DIRECTIONS
Copy exactly, please, the lines of the data from its start through the line containing "import Sketcher".

SOURCE EXCERPT
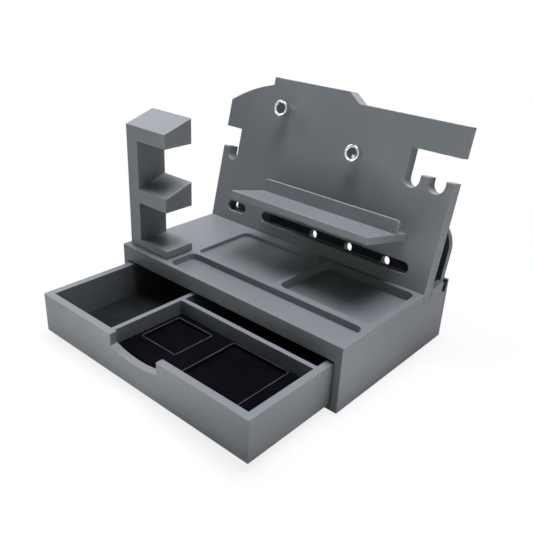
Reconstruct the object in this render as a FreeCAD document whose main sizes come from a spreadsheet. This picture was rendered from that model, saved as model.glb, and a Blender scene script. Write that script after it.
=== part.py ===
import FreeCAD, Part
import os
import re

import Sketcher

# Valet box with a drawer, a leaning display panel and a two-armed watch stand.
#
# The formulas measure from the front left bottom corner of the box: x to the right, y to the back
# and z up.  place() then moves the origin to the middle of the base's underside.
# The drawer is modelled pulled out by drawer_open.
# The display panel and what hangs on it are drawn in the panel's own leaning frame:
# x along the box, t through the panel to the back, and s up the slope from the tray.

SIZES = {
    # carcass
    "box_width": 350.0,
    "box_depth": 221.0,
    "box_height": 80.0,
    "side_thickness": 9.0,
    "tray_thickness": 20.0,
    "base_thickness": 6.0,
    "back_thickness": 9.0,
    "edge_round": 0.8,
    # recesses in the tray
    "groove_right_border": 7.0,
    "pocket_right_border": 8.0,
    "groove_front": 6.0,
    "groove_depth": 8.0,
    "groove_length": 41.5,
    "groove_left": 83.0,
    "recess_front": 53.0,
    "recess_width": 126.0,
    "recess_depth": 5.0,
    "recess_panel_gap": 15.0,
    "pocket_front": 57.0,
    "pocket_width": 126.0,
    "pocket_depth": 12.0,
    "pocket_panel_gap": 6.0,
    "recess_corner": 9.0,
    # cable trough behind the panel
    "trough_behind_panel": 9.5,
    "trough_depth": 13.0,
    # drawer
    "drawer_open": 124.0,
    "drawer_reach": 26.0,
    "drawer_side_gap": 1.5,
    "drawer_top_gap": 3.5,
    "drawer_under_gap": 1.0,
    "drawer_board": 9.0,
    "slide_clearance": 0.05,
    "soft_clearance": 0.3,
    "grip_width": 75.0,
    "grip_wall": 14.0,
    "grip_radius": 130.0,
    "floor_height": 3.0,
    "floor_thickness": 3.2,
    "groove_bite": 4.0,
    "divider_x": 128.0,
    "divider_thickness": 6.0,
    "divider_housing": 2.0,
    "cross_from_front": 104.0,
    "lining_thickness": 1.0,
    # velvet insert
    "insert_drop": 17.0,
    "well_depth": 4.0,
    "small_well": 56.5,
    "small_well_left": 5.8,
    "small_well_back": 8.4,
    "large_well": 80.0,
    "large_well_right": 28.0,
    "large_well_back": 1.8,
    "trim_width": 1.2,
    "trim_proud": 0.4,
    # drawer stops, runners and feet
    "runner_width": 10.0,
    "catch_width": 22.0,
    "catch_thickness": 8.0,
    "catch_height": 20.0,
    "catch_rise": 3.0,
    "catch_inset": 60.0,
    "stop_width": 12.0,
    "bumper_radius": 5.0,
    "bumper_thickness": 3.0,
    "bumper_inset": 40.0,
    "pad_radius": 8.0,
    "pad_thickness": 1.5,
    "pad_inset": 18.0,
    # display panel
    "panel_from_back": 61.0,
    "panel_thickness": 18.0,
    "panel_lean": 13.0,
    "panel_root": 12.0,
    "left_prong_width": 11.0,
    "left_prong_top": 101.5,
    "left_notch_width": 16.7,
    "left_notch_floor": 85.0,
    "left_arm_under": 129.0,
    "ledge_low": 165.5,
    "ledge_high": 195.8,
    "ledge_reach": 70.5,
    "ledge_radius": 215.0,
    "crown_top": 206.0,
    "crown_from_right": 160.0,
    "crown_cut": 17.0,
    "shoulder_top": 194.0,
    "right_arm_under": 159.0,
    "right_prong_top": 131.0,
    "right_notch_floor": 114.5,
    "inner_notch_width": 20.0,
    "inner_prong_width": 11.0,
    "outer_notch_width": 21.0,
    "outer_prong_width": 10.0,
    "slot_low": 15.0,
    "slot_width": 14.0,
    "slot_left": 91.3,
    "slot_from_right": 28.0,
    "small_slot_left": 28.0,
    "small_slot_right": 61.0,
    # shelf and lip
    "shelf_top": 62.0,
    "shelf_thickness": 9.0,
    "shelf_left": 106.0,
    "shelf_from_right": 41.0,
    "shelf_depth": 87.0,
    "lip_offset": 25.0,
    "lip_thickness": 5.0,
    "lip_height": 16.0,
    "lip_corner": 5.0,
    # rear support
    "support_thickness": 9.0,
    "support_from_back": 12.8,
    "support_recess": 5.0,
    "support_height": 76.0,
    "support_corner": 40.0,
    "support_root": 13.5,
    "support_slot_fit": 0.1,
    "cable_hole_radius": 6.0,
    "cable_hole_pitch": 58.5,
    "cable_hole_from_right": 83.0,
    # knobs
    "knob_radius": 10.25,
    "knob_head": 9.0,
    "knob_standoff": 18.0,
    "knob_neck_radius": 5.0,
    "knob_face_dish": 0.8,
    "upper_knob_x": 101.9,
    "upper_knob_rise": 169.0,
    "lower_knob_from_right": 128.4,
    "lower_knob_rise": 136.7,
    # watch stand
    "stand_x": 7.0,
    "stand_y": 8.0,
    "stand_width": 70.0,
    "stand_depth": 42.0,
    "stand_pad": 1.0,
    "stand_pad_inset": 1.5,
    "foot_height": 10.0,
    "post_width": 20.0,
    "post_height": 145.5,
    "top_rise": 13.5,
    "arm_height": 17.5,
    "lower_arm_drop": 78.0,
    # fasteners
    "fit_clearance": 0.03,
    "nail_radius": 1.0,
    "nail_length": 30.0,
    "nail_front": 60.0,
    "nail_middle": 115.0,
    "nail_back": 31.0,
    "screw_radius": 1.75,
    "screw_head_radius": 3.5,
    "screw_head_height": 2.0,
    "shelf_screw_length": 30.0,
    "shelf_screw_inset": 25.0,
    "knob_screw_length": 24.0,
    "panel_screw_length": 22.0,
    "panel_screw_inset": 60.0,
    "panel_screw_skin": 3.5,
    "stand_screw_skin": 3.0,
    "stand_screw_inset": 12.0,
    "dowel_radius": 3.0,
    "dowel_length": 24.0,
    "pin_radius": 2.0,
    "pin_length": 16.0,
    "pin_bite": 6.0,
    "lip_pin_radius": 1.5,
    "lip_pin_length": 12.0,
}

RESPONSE
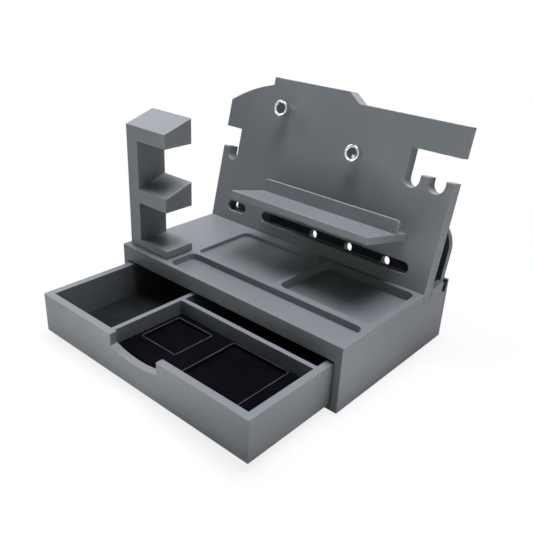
Reconstruct the object in this render as a FreeCAD document whose main sizes come from a spreadsheet. This picture was rendered from that model, saved as model.glb, and a Blender scene script. Write that script after it.
=== part.py ===
import FreeCAD, Part
import os
import re

import Sketcher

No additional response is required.